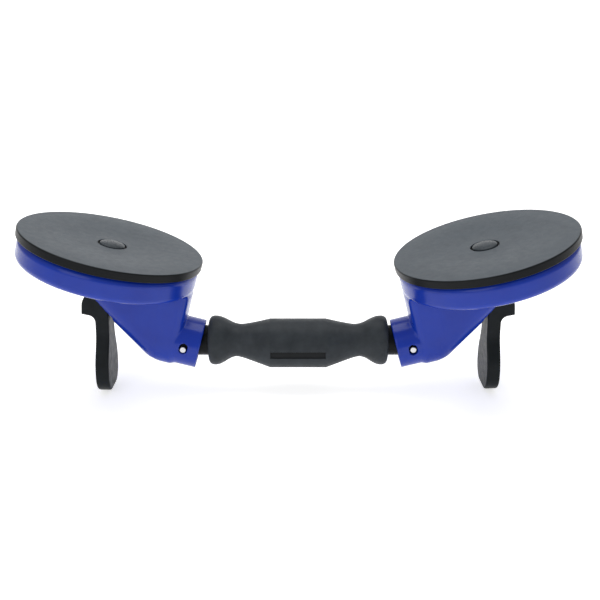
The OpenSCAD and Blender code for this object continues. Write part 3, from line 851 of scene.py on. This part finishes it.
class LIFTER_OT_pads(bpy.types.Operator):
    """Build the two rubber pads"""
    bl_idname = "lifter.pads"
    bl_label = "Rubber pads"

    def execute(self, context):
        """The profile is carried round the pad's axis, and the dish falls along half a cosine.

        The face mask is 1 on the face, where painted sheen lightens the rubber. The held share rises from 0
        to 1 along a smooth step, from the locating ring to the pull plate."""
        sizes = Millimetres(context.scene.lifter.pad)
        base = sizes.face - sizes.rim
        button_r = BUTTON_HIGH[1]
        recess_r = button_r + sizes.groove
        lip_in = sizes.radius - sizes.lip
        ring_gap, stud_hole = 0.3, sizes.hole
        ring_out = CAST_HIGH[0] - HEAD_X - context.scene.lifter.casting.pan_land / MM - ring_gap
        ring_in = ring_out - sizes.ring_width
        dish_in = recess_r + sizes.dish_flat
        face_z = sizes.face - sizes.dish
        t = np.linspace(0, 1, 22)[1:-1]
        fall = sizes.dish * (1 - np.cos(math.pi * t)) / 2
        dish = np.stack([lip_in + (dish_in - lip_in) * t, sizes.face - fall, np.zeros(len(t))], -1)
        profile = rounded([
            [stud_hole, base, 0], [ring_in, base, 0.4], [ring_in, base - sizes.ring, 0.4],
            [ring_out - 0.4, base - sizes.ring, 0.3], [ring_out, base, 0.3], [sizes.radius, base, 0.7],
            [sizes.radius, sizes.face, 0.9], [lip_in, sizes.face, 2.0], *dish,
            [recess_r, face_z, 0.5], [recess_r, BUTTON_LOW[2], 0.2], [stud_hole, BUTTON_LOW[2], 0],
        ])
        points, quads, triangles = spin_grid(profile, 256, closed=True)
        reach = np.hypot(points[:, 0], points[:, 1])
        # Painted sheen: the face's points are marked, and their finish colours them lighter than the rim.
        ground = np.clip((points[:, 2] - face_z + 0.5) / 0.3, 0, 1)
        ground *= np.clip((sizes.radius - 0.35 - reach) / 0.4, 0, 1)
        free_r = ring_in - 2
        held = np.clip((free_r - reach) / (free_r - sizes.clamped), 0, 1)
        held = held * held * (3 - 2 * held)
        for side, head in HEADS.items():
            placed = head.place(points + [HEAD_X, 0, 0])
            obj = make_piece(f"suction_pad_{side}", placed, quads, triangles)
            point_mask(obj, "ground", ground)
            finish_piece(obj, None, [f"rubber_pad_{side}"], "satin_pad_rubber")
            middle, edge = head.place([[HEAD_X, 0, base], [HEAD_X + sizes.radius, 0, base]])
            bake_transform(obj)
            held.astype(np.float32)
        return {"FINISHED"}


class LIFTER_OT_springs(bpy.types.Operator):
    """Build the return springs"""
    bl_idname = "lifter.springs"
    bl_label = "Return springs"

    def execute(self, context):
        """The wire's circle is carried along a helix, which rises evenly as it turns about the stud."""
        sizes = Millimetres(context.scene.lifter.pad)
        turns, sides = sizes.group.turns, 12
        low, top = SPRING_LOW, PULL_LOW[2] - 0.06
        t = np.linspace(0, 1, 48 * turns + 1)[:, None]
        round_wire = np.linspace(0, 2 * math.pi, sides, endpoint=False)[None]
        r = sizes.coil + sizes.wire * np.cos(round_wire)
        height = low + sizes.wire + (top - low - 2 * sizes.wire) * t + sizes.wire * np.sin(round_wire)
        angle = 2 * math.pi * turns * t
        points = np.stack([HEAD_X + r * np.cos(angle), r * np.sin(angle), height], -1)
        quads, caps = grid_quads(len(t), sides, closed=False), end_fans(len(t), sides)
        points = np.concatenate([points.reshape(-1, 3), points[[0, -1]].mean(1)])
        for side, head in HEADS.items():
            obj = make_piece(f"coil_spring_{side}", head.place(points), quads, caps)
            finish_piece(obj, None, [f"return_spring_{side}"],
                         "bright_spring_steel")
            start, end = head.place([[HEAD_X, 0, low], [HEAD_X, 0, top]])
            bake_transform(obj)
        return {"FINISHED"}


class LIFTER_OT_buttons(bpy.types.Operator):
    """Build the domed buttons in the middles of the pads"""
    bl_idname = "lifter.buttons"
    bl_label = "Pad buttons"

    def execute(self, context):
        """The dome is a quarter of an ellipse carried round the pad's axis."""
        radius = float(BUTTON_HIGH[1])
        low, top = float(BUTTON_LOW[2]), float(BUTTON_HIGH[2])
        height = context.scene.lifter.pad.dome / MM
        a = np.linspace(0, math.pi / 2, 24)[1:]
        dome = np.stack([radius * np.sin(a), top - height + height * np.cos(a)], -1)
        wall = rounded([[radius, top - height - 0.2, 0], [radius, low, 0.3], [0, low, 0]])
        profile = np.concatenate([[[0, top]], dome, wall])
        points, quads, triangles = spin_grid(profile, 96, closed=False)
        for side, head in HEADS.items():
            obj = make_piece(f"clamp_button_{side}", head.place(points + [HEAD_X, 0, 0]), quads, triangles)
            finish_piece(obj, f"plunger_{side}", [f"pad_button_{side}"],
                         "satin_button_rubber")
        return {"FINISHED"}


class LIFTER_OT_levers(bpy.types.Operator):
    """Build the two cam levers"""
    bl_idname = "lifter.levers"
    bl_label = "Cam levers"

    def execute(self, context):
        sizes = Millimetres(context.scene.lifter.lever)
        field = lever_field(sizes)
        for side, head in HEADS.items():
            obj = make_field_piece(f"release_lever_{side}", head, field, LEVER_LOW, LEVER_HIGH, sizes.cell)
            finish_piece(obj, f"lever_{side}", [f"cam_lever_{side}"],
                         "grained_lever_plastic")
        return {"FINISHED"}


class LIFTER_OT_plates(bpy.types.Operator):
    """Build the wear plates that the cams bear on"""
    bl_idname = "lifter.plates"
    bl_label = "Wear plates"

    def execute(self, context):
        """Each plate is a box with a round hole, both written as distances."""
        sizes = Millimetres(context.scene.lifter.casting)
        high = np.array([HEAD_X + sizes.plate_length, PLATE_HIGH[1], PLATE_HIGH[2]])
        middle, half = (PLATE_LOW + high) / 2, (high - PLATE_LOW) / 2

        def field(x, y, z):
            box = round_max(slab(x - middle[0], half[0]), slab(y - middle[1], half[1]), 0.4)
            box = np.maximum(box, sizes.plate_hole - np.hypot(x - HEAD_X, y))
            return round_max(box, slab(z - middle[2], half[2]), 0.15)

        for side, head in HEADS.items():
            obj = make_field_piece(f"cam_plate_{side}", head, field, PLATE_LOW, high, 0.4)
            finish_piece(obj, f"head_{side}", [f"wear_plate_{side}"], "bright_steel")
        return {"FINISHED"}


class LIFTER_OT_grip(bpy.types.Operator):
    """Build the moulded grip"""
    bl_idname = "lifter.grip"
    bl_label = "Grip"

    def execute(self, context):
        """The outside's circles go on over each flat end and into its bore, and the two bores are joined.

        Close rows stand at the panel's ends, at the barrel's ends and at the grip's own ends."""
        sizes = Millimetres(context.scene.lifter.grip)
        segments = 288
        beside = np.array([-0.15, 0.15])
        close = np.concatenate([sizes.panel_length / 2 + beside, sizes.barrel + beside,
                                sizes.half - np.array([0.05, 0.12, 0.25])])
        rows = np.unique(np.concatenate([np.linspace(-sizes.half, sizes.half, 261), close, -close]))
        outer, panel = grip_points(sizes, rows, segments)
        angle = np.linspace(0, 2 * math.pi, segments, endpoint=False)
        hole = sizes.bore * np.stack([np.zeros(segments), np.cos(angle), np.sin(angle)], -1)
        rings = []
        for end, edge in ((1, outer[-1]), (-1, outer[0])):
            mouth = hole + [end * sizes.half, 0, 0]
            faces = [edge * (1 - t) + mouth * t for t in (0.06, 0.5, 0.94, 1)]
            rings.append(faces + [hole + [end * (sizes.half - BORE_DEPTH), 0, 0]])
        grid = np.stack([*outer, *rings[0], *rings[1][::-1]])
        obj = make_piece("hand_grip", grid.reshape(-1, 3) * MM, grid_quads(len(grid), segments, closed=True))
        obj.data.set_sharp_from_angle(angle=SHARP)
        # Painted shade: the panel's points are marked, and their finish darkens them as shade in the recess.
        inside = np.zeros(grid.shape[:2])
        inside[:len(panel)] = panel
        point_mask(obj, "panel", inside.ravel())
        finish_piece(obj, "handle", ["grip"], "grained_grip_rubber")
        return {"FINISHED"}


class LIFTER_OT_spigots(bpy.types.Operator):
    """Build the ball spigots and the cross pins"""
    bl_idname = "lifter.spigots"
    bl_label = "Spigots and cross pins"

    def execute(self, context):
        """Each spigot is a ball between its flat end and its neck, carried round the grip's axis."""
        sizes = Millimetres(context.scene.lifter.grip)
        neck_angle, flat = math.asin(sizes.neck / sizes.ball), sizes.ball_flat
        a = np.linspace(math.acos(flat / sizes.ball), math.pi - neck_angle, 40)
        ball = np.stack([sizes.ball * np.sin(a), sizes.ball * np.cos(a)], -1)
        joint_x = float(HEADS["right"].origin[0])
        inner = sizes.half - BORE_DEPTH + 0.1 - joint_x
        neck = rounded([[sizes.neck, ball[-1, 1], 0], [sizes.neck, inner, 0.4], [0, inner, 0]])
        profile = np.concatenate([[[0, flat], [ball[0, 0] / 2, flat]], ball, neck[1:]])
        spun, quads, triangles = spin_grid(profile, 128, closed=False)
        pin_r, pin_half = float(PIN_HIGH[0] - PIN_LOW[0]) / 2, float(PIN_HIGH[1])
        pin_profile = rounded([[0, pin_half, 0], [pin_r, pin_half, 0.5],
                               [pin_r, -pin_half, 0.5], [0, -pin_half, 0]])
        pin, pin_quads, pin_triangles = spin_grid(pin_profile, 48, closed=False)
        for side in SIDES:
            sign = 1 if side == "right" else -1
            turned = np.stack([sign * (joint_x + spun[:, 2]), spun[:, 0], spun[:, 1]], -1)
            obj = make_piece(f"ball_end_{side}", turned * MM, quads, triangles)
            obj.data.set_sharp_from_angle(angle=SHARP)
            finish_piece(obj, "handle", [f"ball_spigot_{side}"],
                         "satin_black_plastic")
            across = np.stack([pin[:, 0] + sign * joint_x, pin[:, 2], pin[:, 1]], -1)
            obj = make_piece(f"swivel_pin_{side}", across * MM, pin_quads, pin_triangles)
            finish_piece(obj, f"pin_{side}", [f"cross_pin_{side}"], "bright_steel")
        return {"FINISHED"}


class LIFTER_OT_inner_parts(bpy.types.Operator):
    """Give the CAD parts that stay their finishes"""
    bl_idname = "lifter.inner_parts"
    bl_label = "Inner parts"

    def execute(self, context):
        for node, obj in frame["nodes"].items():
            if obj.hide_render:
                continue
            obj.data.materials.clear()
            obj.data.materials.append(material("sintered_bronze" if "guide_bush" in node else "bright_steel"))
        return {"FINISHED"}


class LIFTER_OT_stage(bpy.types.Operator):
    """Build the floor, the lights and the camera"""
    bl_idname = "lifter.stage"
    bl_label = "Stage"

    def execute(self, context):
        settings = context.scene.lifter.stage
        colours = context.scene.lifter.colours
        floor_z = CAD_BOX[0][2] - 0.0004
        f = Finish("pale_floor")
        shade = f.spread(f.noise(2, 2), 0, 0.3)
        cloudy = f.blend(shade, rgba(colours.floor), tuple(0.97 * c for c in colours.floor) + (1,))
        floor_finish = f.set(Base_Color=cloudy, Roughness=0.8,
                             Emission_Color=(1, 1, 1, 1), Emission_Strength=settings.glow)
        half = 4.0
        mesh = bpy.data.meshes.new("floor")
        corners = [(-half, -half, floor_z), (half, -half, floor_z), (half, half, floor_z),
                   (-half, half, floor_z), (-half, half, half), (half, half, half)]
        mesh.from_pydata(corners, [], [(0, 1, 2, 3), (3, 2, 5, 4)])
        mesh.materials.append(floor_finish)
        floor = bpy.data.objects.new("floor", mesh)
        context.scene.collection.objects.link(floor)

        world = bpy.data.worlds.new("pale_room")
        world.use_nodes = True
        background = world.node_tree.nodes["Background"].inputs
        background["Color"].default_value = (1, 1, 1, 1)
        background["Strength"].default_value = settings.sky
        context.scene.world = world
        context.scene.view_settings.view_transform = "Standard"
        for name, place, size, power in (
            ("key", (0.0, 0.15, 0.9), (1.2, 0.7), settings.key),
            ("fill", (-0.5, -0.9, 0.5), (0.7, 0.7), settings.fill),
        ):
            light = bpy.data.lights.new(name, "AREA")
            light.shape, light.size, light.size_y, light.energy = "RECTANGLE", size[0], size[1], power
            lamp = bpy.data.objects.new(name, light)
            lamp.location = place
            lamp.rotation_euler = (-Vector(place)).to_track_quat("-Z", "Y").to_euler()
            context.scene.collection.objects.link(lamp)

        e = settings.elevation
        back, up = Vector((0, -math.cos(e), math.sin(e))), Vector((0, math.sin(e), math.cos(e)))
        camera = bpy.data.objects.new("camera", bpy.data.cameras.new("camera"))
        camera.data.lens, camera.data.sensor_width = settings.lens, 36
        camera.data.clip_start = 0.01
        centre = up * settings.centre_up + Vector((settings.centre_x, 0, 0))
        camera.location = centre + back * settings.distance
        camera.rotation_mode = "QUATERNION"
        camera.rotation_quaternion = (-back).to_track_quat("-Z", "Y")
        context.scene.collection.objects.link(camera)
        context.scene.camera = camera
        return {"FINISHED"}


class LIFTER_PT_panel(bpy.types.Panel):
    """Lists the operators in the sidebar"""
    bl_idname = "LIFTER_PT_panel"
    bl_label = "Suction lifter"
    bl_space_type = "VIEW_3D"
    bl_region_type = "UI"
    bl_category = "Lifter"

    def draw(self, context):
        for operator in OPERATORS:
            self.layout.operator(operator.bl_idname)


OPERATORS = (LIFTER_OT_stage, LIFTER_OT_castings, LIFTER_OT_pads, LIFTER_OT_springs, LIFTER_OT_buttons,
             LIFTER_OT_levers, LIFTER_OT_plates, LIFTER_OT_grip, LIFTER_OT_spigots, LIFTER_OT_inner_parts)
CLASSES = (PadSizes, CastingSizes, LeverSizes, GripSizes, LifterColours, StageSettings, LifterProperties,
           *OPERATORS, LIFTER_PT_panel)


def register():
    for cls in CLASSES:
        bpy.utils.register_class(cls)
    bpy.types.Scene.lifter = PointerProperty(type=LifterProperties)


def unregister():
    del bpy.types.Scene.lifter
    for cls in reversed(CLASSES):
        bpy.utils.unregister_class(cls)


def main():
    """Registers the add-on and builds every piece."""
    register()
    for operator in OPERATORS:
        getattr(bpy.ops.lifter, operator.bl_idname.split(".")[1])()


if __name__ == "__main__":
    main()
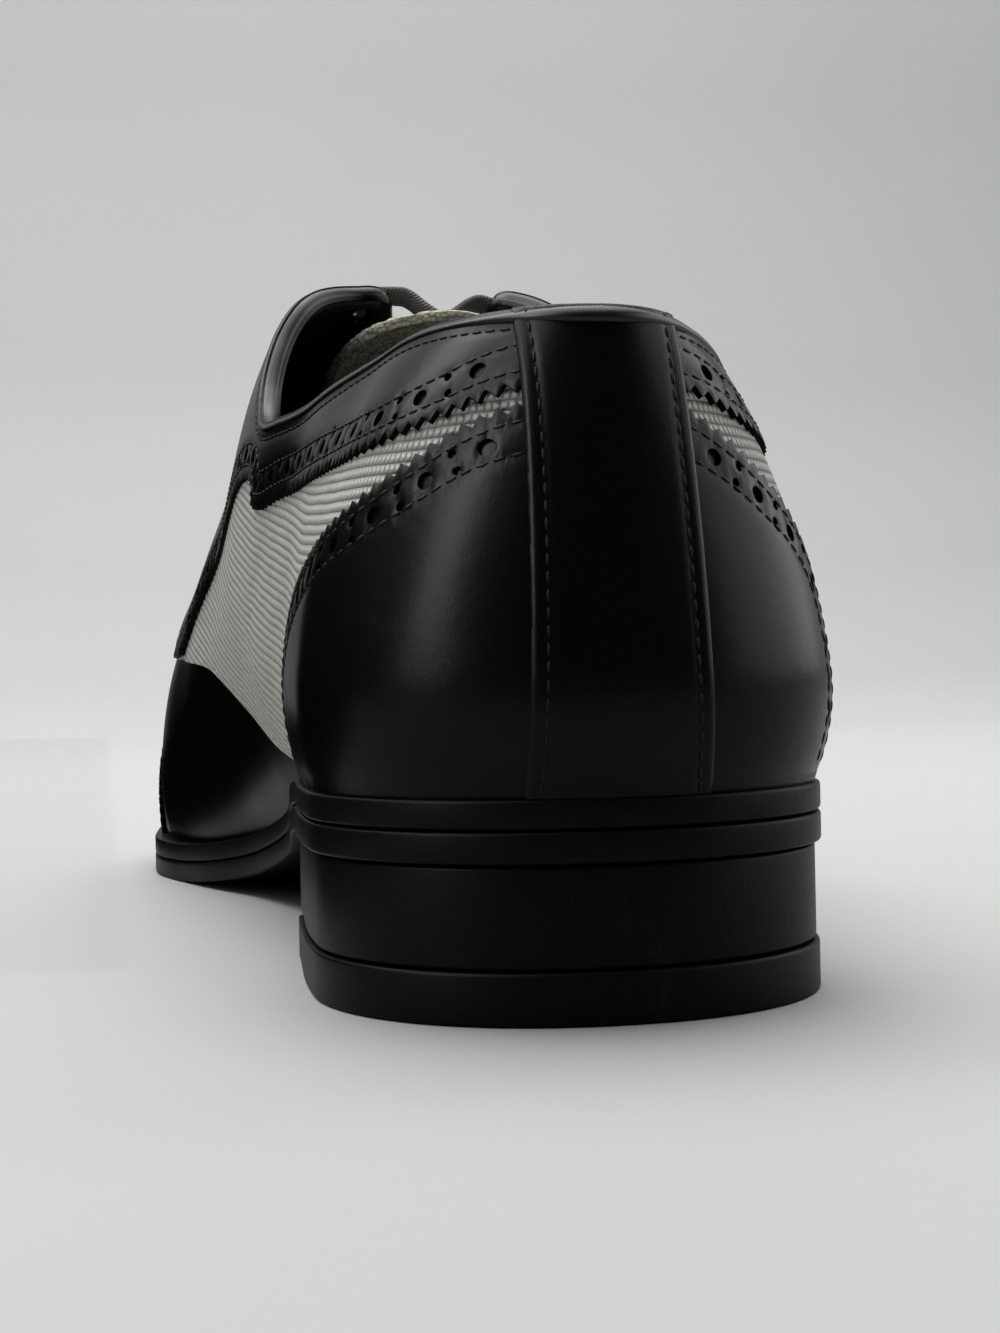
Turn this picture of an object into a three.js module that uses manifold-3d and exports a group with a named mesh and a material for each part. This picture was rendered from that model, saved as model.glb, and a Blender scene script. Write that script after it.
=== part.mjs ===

• Exercise task: Stopping at the line containing "half a cosine.", please repeat exactly every line from the very start of the entries, that line included, and nothing more.

• Problem solution:
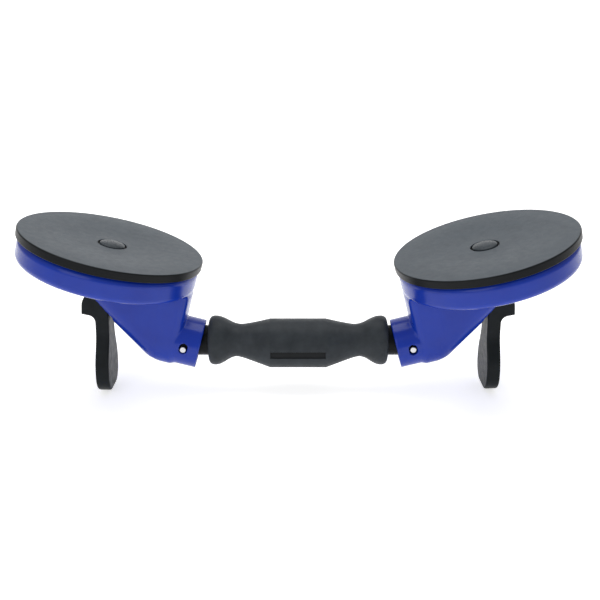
The OpenSCAD and Blender code for this object continues. Write part 3, from line 851 of scene.py on. This part finishes it.
class LIFTER_OT_pads(bpy.types.Operator):
    """Build the two rubber pads"""
    bl_idname = "lifter.pads"
    bl_label = "Rubber pads"

    def execute(self, context):
        """The profile is carried round the pad's axis, and the dish falls along half a cosine.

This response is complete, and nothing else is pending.